-- Input material --
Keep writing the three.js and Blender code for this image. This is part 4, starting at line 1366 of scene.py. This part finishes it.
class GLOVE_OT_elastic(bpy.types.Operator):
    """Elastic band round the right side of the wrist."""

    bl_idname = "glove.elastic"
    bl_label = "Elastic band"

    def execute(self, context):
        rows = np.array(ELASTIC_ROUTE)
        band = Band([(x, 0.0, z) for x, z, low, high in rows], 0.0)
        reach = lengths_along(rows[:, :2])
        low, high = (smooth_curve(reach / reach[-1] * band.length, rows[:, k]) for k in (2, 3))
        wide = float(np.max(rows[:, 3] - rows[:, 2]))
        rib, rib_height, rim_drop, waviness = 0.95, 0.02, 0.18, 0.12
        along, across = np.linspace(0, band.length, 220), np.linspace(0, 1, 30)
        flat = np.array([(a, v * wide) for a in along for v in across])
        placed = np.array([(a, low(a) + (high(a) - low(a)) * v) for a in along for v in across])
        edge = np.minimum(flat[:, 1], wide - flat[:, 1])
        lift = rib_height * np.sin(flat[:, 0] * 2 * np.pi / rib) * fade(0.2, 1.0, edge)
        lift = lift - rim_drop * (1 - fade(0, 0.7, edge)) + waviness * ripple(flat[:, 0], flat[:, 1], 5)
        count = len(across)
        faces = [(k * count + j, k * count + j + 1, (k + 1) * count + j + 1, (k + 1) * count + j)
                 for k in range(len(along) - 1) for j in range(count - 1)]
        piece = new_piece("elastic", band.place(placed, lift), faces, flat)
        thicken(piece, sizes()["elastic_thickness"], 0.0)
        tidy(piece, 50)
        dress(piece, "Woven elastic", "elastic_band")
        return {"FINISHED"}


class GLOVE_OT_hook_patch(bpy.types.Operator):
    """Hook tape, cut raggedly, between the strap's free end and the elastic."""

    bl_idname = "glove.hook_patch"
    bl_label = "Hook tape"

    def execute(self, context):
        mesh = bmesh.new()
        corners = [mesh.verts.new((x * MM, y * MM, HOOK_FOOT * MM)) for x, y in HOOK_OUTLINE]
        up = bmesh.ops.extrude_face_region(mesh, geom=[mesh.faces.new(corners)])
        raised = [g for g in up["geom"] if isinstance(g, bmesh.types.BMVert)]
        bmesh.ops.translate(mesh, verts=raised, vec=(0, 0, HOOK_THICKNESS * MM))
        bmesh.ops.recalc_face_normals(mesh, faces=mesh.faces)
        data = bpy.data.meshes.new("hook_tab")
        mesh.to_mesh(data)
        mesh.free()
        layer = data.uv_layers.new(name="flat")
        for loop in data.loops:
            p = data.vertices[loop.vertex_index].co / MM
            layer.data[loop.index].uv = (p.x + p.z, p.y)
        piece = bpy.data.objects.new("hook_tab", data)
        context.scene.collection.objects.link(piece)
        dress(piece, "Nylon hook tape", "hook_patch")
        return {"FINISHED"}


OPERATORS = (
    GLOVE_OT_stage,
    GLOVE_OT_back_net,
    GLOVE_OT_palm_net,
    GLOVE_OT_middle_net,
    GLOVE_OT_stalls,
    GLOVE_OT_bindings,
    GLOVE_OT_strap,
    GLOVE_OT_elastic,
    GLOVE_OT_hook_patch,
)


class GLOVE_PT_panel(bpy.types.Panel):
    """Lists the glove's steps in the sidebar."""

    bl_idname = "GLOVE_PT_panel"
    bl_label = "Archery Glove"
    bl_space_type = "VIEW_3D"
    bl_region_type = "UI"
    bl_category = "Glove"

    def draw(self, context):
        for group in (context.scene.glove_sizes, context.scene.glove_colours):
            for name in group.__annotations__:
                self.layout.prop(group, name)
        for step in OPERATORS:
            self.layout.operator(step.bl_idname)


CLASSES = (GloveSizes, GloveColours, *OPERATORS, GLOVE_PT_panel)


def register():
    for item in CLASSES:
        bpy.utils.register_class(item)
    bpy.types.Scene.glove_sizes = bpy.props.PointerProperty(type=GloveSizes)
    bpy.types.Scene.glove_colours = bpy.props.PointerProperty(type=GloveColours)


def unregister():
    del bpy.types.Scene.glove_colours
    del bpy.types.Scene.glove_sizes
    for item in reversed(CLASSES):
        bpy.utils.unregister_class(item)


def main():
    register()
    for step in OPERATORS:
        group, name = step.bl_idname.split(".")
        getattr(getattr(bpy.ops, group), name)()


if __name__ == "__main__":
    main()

...

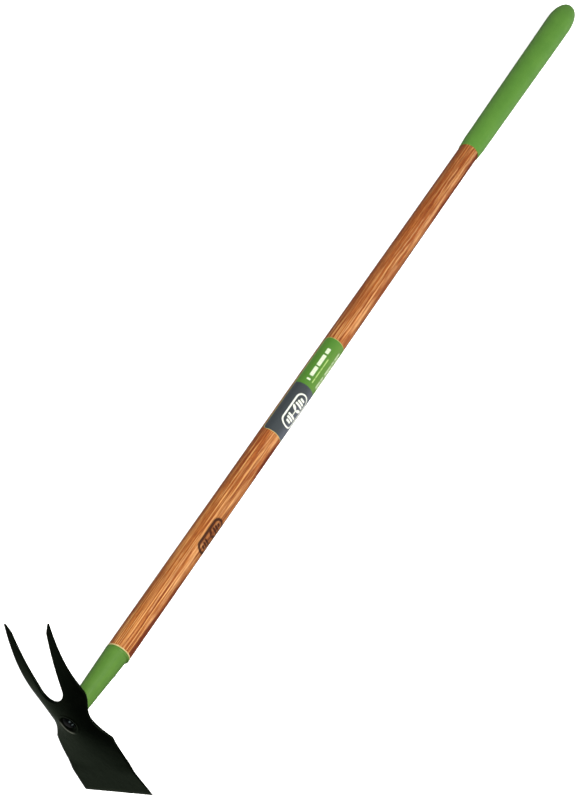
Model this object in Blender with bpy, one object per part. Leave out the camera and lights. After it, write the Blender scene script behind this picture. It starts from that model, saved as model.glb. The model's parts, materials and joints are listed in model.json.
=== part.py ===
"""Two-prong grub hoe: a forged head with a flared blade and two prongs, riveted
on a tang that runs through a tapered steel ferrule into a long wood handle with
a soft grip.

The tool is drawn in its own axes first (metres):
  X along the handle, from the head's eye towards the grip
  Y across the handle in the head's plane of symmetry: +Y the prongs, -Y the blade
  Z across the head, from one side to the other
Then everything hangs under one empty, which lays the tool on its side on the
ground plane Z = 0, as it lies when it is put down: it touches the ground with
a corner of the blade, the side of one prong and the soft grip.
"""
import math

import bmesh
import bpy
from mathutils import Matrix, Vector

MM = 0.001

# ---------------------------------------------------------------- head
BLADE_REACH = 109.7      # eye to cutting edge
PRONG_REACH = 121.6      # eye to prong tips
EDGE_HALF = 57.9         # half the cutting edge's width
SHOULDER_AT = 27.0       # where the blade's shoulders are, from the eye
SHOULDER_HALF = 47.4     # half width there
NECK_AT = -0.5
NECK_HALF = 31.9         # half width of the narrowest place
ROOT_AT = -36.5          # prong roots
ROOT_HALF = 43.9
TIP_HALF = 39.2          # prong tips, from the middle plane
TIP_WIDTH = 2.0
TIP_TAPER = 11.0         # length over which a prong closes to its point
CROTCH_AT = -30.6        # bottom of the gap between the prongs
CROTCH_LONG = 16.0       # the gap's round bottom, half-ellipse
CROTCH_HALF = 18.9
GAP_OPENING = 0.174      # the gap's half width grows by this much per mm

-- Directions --
Exactly the lines from the one holding "Model this object" through the one holding "GAP_OPENING = 0.174" should be printed, ends included.

-- Solution to this problem --
Model this object in Blender with bpy, one object per part. Leave out the camera and lights. After it, write the Blender scene script behind this picture. It starts from that model, saved as model.glb. The model's parts, materials and joints are listed in model.json.
=== part.py ===
"""Two-prong grub hoe: a forged head with a flared blade and two prongs, riveted
on a tang that runs through a tapered steel ferrule into a long wood handle with
a soft grip.

The tool is drawn in its own axes first (metres):
  X along the handle, from the head's eye towards the grip
  Y across the handle in the head's plane of symmetry: +Y the prongs, -Y the blade
  Z across the head, from one side to the other
Then everything hangs under one empty, which lays the tool on its side on the
ground plane Z = 0, as it lies when it is put down: it touches the ground with
a corner of the blade, the side of one prong and the soft grip.
"""
import math

import bmesh
import bpy
from mathutils import Matrix, Vector

MM = 0.001

# ---------------------------------------------------------------- head
BLADE_REACH = 109.7      # eye to cutting edge
PRONG_REACH = 121.6      # eye to prong tips
EDGE_HALF = 57.9         # half the cutting edge's width
SHOULDER_AT = 27.0       # where the blade's shoulders are, from the eye
SHOULDER_HALF = 47.4     # half width there
NECK_AT = -0.5
NECK_HALF = 31.9         # half width of the narrowest place
ROOT_AT = -36.5          # prong roots
ROOT_HALF = 43.9
TIP_HALF = 39.2          # prong tips, from the middle plane
TIP_WIDTH = 2.0
TIP_TAPER = 11.0         # length over which a prong closes to its point
CROTCH_AT = -30.6        # bottom of the gap between the prongs
CROTCH_LONG = 16.0       # the gap's round bottom, half-ellipse
CROTCH_HALF = 18.9
GAP_OPENING = 0.174      # the gap's half width grows by this much per mm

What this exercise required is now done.